Regia: David Fincher. Sceneggiatura: Jack Fincher. Fotografia: Erik Messerschmidt. Montaggio: Kirk Baxter. Scenografie: Donald Graham Burt. Costumi: Trish Summerville. Musiche: Trent Reznor
Interpreti: Gary Oldman, Lily Collins, Amanda Seyfried, Charles Dance, Tom Burke, Arliss Howard.
Produttore: Ceàn Chaffin.
Distribuzione: Lucky Red. Origine: USA, 2020.
Durata: 131’.
Vincitore Premio Oscar 2021 per la Miglior Fotografia e per la Miglior Scenografia
Victorville, California, 1940. Lo sceneggiatore alcolizzato Herman J. Mankiewicz, temporaneamente infermo a causa di un incidente, si isola nel mezzo del deserto del Mojave con due assistenti per dar vita a uno script commissionato da Orson Welles, ventiquattrenne talento del teatro a cui la RKO ha dato carta bianca. Mankiewicz, detto Mank, cerca ispirazione tra i ricordi e rievoca eventi degli anni precedenti, che lo hanno visto spesso ospite del magnate William Randolph Hearst e al servizio del capo della MGM Louis Mayer. Tra questi le elezioni del 1934 per il governatore dello Stato, in cui simpatizzava per il candidato democratico dalle tendenze socialiste Upton Sinclair, apertamente osteggiato da Hearst e Mayer. Tanto da non poter nemmeno essere definito biopic, nonostante rechi nel titolo ad personam il soprannome con cui si faceva chiamare Herman J. Mankiewicz, co-sceneggiatore di Quarto potere. Fincher non racconta una parabola individuale, con il suo arco di ascese e cadute. Racconta la genesi del film più importante di sempre, la cui paternità è contesa: nel 1971 infatti il saggio di Pauline Kael Raising Kane offuscò il genio di Welles attribuendo il merito della sceneggiatura interamente a Mankiewicz.
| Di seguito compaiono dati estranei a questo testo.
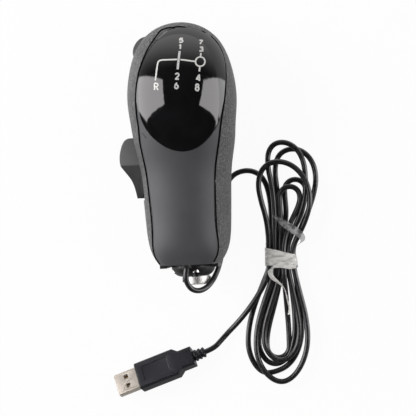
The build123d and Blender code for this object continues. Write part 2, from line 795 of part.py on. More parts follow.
nodes = hank_nodes()
bends = []
with BuildPart() as cord_hank:
    with BuildLine() as hank_path:
        for (start, start_way), (end, end_way) in zip(nodes, nodes[1:]):
            if start_way.get_angle(end - start) < 0.01 and end_way.get_angle(end - start) < 0.01:
                Line(start, end)
                continue
            joint, joint_way = biarc(start, start_way, end, end_way)
            bends.append(add_arc(start, start_way, joint))
            bends.append(add_arc(joint, joint_way, end))
    with BuildSketch(Plane(origin=nodes[0][0], z_dir=nodes[0][1])):
        Circle(cord_radius)
    sweep()
finish(cord_hank, "cord_hank")


def least_gap(edges, step, skip):
    """The least clear gap between turns, measured on points along the cord."""
    points = []
    for edge in edges:
        count = max(2, int(edge.length / step))
        points += [edge.position_at(number / count) for number in range(count)]
    places = [(point.X, point.Y, point.Z) for point in points]
    least = 1e9
    for number, (x, y, z) in enumerate(places):
        for other_x, other_y, other_z in places[number + skip:]:
            if abs(other_x - x) < 6 and abs(other_y - y) < 6:
                least = min(least, hypot(other_x - x, other_y - y, other_z - z))
    return least - 2 * cord_radius


hank_length = sum(edge.length for edge in hank_path.edges())
print("hank length", round(hank_length, 1), "least bend", round(min(bend for bend in bends if bend), 2),
      "least gap", round(least_gap(hank_path.edges(), 1.0, 12), 3),
      "volume share", round(cord_hank.part.volume / (pi * cord_radius**2 * hank_length), 4))

# The tie: flat wraps round the waist and two loose tails.
wrap_high = hank_top + tie_lift + cord_radius + 2 * floor_lift + tie_thickness
wrap_half = inner_lane + tie_pitch * (lanes - 1) + cord_radius + tie_slack + tie_thickness
wrap_round = cord_radius + 2 * tie_thickness
with BuildPart() as tie_wraps:
    for number in (-1, 0, 1):
        wrap_y = tie_y + number * tie_step - tie_width / 2
        with BuildSketch(along_y(tie_x, wrap_y, (wrap_high + floor_lift) / 2)):
            RectangleRounded(2 * wrap_half, wrap_high - floor_lift, wrap_round)
            offset(amount=-tie_thickness, mode=Mode.SUBTRACT)
        extrude(amount=tie_width)
finish(tie_wraps, "tie_wraps")

tail_plane = Plane.XY.offset(wrap_high + floor_lift)
with BuildPart() as tie_tails:
    with BuildSketch(tail_plane):
        with BuildLine():
            Spline(*edge_tail)
        trace(line_width=tie_thickness)
    extrude(amount=tail_width)
    with BuildSketch(tail_plane):
        with BuildLine():
            Spline(*flat_tail)
        trace(line_width=tail_width)
    extrude(amount=tie_thickness)
finish(tie_tails, "tie_tails")

# The plug's pieces.
def plug_plane(along, lift=0.0):
    """A plane across the plug, facing its front, at a distance from the rear of the molding."""
    origin = Vector(*plug_rear, plug_z) + plug_way * along + plug_face * lift
    return Plane(origin=origin, x_dir=plug_across, z_dir=plug_way)


def plug_top(along, lift):
    """A plane level with the plug's face at a height above its middle."""
    origin = Vector(*plug_rear, plug_z) + plug_way * along + plug_face * lift
    return Plane(origin=origin, x_dir=plug_way, z_dir=plug_face)


wide_start = mold_length - mold_front
with BuildPart() as plug_overmold:
    with BuildSketch(plug_plane(wide_start)):
        RectangleRounded(mold_width, mold_height, mold_round)
    extrude(amount=mold_front)
    mold_end = plug_overmold.faces().sort_by(lambda face: face.center().dot(plug_way))[-1]
    chamfer(mold_end.edges(), mold_round / 3)
    for along in (wide_start - mold_step, wide_start):
        with BuildSketch(plug_plane(along)):
            if along == wide_start:
                RectangleRounded(mold_width, mold_height, mold_round)
            else:
                RectangleRounded(mold_tail_width, mold_tail_height, mold_round)
    loft()
    with BuildSketch(plug_plane(0)):
        RectangleRounded(mold_tail_width, mold_tail_height, mold_round)
    extrude(amount=wide_start - mold_step)
    with BuildSketch(plug_top(wide_start + mold_front / 2, mold_height / 2)):
        RectangleRounded(label_length, label_width, 1)
    extrude(amount=-label_depth, mode=Mode.SUBTRACT)
    with BuildSketch(plug_plane(mold_length)):
        Rectangle(shell_width, shell_height)
    extrude(amount=-shell_in, mode=Mode.SUBTRACT)
finish(plug_overmold, "plug_overmold")

with BuildPart() as plug_shell:
    with BuildSketch(plug_plane(mold_length - shell_in)):
        Rectangle(shell_width, shell_height)
        Rectangle(shell_width - 2 * shell_wall, shell_height - 2 * shell_wall, mode=Mode.SUBTRACT)
    extrude(amount=shell_in + shell_out)
    with BuildSketch(plug_top(mold_length + window_inset, -shell_height)):
        with Locations((0, window_spread), (0, -window_spread)):
            Rectangle(window_side, window_side)
    extrude(amount=2 * shell_height, mode=Mode.SUBTRACT)
finish(plug_shell, "plug_shell")

tongue_width = shell_width - 2 * shell_wall
tongue_lift = -(shell_height - tongue_thickness) / 2 + shell_wall
with BuildPart() as plug_tongue:
    with BuildSketch(plug_plane(mold_length - shell_in, tongue_lift)):
        Rectangle(tongue_width, tongue_thickness)
    extrude(amount=shell_in + shell_out - shell_wall)
    with BuildSketch(plug_plane(mold_length - shell_in)):
        Rectangle(tongue_width, shell_height - 2 * shell_wall)
    extrude(amount=shell_in)
finish(plug_tongue, "plug_tongue")

with BuildPart() as plug_contacts:
    with BuildSketch(plug_top(mold_length + shell_out * 0.55, tongue_lift + tongue_thickness / 2)):
        with GridLocations(0, contact_pitch, 1, 4):
            Rectangle(contact_length, contact_width)
    extrude(amount=shell_wall / 2)
finish(plug_contacts, "plug_contacts")

with BuildPart() as plug_relief:
    with BuildSketch(plug_plane(-relief_length)):
        Circle(relief_back)
    with BuildSketch(plug_plane(0)):
        Circle(relief_front)
    loft()
    for number, radius in enumerate(rib_radii):
        middle = -relief_length * (number + 0.6) / len(rib_radii)
        with BuildSketch(plug_plane(middle - rib_width / 2)):
            Circle(radius)
        extrude(amount=rib_width)
finish(plug_relief, "plug_relief")
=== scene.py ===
"""Dresses a truck style gear knob and its USB lead, and lights them as in a product photograph."""

from math import cos, pi, radians, sin

import bmesh
import bpy
from bpy.props import FloatProperty, FloatVectorProperty, IntProperty, PointerProperty
from bpy.types import Operator, Panel, PropertyGroup
from mathutils import Matrix, Vector


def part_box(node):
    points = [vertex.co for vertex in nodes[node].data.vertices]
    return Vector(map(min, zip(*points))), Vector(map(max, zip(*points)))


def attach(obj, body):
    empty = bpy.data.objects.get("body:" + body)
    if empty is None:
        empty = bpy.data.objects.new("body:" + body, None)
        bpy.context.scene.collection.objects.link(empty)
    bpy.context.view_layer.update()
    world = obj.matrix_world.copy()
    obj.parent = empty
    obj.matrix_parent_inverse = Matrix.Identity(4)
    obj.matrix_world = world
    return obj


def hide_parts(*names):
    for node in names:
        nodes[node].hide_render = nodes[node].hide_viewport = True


bl_info = {
    "name": "Gear knob with a USB lead",
    "version": (1, 0, 0),
    "blender": (4, 5, 0),
    "location": "3D View > Sidebar > Gear Knob",
    "description": "Dresses the knob, its foot, its lead and its plug, and sets up the studio",
    "category": "Object",
}

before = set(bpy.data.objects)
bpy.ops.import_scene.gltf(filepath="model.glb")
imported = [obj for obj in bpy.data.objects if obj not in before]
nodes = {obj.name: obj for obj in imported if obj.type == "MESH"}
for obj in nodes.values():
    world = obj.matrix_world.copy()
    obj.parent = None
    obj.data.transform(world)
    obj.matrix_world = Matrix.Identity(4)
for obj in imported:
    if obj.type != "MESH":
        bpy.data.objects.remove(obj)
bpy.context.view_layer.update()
MM = 0.001


class Wire:
    """A number, colour or vector inside a material, so that its maths reads as plain Python."""

    def __init__(self, tree, socket=None):
        self.tree = tree
        self.socket = socket

    def node(self, kind, sockets=None, output=0, **settings):
        """Any node: its settings first, then the values or links of its sockets."""
        made = self.tree.nodes.new(kind)
        for name, value in settings.items():
            setattr(made, name, value)
        for key, value in (sockets or {}).items():
            if isinstance(value, Wire):
                self.tree.links.new(value.socket, made.inputs[key])
            else:
                made.inputs[key].default_value = value
        return Wire(self.tree, made.outputs[output])

    def math(self, operation, *others):
        return self.node("ShaderNodeMath", dict(enumerate((self, *others))), operation=operation)

    def __add__(self, other):
        return self.math("ADD", other)

    __radd__ = __add__

    def __sub__(self, other):
        return self.math("SUBTRACT", other)

    def __rsub__(self, other):
        return self.node("ShaderNodeMath", {0: other, 1: self}, operation="SUBTRACT")

    def __mul__(self, other):
        return self.math("MULTIPLY", other)

    __rmul__ = __mul__

    def __gt__(self, other):
        return self.math("GREATER_THAN", other)

    def __lt__(self, other):
        return self.math("LESS_THAN", other)

    def between(self, low, high):
        """0 below low, 1 above high and a smooth step from one to the other."""
        return self.node("ShaderNodeMapRange", {"Value": self, "From Min": low, "From Max": high},
                         interpolation_type="SMOOTHSTEP")

    def mix(self, first, second):
        """The first colour where this is 0 and the second where it is 1."""
        return self.node("ShaderNodeMix", {0: self, 6: first, 7: second}, output=2, data_type="RGBA")

    def part(self, name):
        """X, Y or Z of a vector."""
        return self.node("ShaderNodeSeparateXYZ", {0: self}, output="XYZ".index(name))

    def noise(self, size, detail=2.0, roughness=0.5, distortion=0.0):
        """Noise whose features are about this many metres across."""
        return self.node("ShaderNodeTexNoise", {"Vector": self, "Scale": 1 / size, "Detail": detail,
                                                "Roughness": roughness, "Distortion": distortion})

    def cells(self, size, feature="F1"):
        """Distances in a pattern of cells that are about this many metres across."""
        return self.node("ShaderNodeTexVoronoi", {"Vector": self, "Scale": 1 / size}, feature=feature)

    def stretch(self, x, y, z):
        """The same places with each axis scaled."""
        return self.node("ShaderNodeMapping", {"Vector": self, "Scale": (x, y, z)})

    def bump(self, strength, distance, over=None):
        """A normal from this height, on the surface's own or on another normal."""
        values = {"Height": self, "Strength": strength, "Distance": distance}
        return self.node("ShaderNodeBump", {**values, "Normal": over} if over else values)

    def beyond(self, normal, soft):
        """1 on the side of a plane through the middle that its normal points away from."""
        across = self.node("ShaderNodeVectorMath", {0: self, 1: Vector(normal).normalized()}, output="Value",
                           operation="DOT_PRODUCT")
        return 1.0 - across.between(-soft, soft)


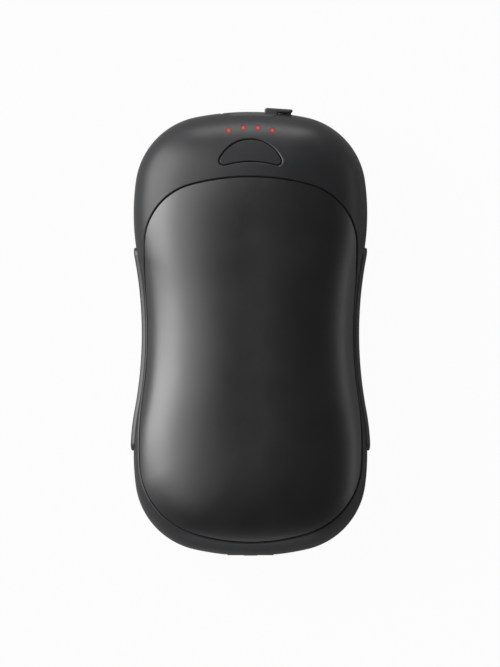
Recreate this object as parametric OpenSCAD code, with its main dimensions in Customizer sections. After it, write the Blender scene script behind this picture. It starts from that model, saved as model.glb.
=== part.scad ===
// Rechargeable hand warmer: a pebble-shaped plastic housing with an aluminium heat plate on
// each face, two cylindrical cells between them, a push button, four indicator lights, a
// covered charging port at the top end and a strap bar at the bottom end.
// It lies on its rear plate. +Z points out of the front plate and +Y to the button end.

/* [Body] */
// Length of the body from end to end
body_l = 120; // [118:0.5:123]
// Thickness over both heat plates
body_t = 28; // [27.8:0.1:29]
// Width across the lobes, without the side grips
lobe_w = 63.2; // [62.8:0.1:65]
// How far the waist is drawn in on each side
waist_in = 3.05; // [2.8:0.05:3.2]
// Distance of the widest point of each lobe from the waist
lobe_y = 32.5; // [31.5:0.1:33.5]
// Radius of the hollow curve at the waist
waist_r = 111; // [109:0.5:113]
// Radius of the rounded top end
top_end_r = 76; // [72:1:84]
// Radius of the rounded bottom end
bottom_end_r = 68; // [65:1:76]
// Radius of the four corners
corner_r = 20.4; // [19.6:0.1:21.2]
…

Forse è per questo che nei titoli di testa di Mank David Fincher attribuisce i meriti dello script totalmente al padre Jack, che non riuscì mai a far realizzare il film dagli studios hollywoodiani. Grazie a Netflix, invece, Mank vede la luce. E con lui lo spaccato di un'epoca unica, quella d'oro del cinema hollywoodiano, apparentemente così lontana nel tempo e nelle abitudini dal 2020 in cui il film viene portato a termine e invece così affine.
Per farlo Fincher veste letteralmente la pelle di quella Hollywood, in un bianco e nero sfavillante, con scenografie che paiono estratte di peso da quelle sontuose produzioni cinematografiche. Quasi che il regista di Seven volesse trasportarci nella Xanadu autentica, in quel mondo dorato e crudele di cui Quarto potere rappresenta una critica e insieme una confessione di complicità e correità. Ma anche questo è un trucco.
Troppi sono i parallelismi con il presente per pensare che Fincher non abbia in parte ripensato Mank, trasformandolo in uno specchio deformato dei nostri tempi. La dissezione di Hollywood è effettuata attraverso il medium che più è accusato di decretarne la fine, ossia Netflix, la regina delle piattaforme VOD. La crisi economica che colpisce duramente l'industria dello spettacolo nel 1930 rivive 90 anni dopo nelle parole e nella preoccupazione di molti, sempre meno convinti che come allora l'industria possa risorgere dalle proprie ceneri come una fenice.
E infine la questione politica, con un candidato vicino a idee socialiste come Uptown Sinclair, abbandonato a se stesso dall'establishment di Franklin Delano Roosevelt e sconfitto a colpi di fake news, che ricorda troppo il Bernie Sanders del terzo millennio perché si tratti di un caso.
Ma Roosevelt non è il solo santino a cadere e frantumarsi in mille pezzi nella ricostruzione di Fincher: l'altro è Orson Welles, ritratto come un'arrogante e megalomane giovane promessa di Hollywood, che non si fa scrupoli a considerare come sua la sceneggiatura scritta da Mank. Un panorama desolante di uomini mossi da fama, potere e denaro in cui si salva solo Marion Davies, l'attrice amata da Hearst e rimastagli fedele fino alla fine. Un'ideale Dulcinea per un donchisciottesco sceneggiatore alcolizzato, alla disperata ricerca di una musa che possa restituirgli la purezza incontaminata del cinema e le sensazioni della più autentica polvere di stelle.